Nos escritos de Alice Bailey, um papel importante é atribuído a todos aqueles cuja compreensão da condição humana, e com resposta amorosa a suas agruras, transcende as fronteiras de raça, classe, credo ou nacionalidade. Esses "servidores do mundo", em seus muitos e diversos agrupamentos (uma das qualidades que os definem é a sua disposição para trabalhar em formação grupal), estão, em seu conjunto, sustentando diante dos olhos da humanidade uma visão profética de um mundo futuro, onde a boa vontade e as corretas relações são a meta de todas as interações entre indivíduos, grupos e nações. Na verdade, os servidores mundiais tanto apontam o caminho para isso, como em suas próprias inter-relações, permanecem como um brilhante exemplo em miniatura do que a sociedade pode ser um dia.
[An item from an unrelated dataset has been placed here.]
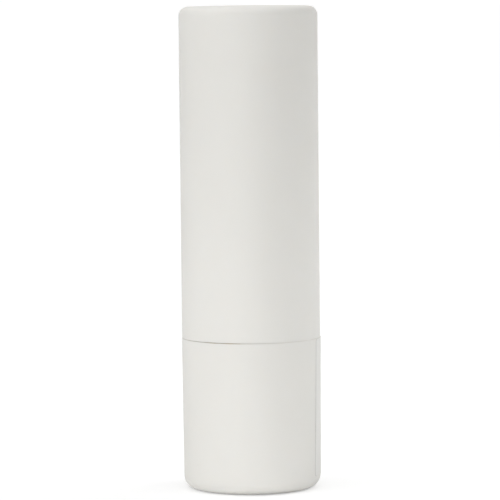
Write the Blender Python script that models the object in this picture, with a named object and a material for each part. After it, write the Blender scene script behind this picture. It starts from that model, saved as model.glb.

Individualmente, eles provavelmente não se veem como profetas. É especialmente no entrelaçamento das muitas visões individuais que emerge um quadro mais amplo de um mundo onde os direitos humanos são universalmente respeitados, os ecossistemas são preservados e valorizados, a criatividade é estimulada através da educação ao longo da vida e engajamento cultural, os trabalhadores estão capacitados para encontrar ou criar para si mesmos postos de trabalho com dignidade e valor verdadeiro, todos os cidadãos são encorajados a participar produtivamente na vida política, tanto a sabedoria antiga e o conhecimento moderno contribuem para o enriquecimento da civilização, e a natureza sagrada da existência é cada vez mais celebrada através de rituais compartilhados entre os povos de todas as crenças. Encorajados por esta visão profética teremos toda a energia e compromisso que a humanidade pode reunir - pode haver uma vocação maior?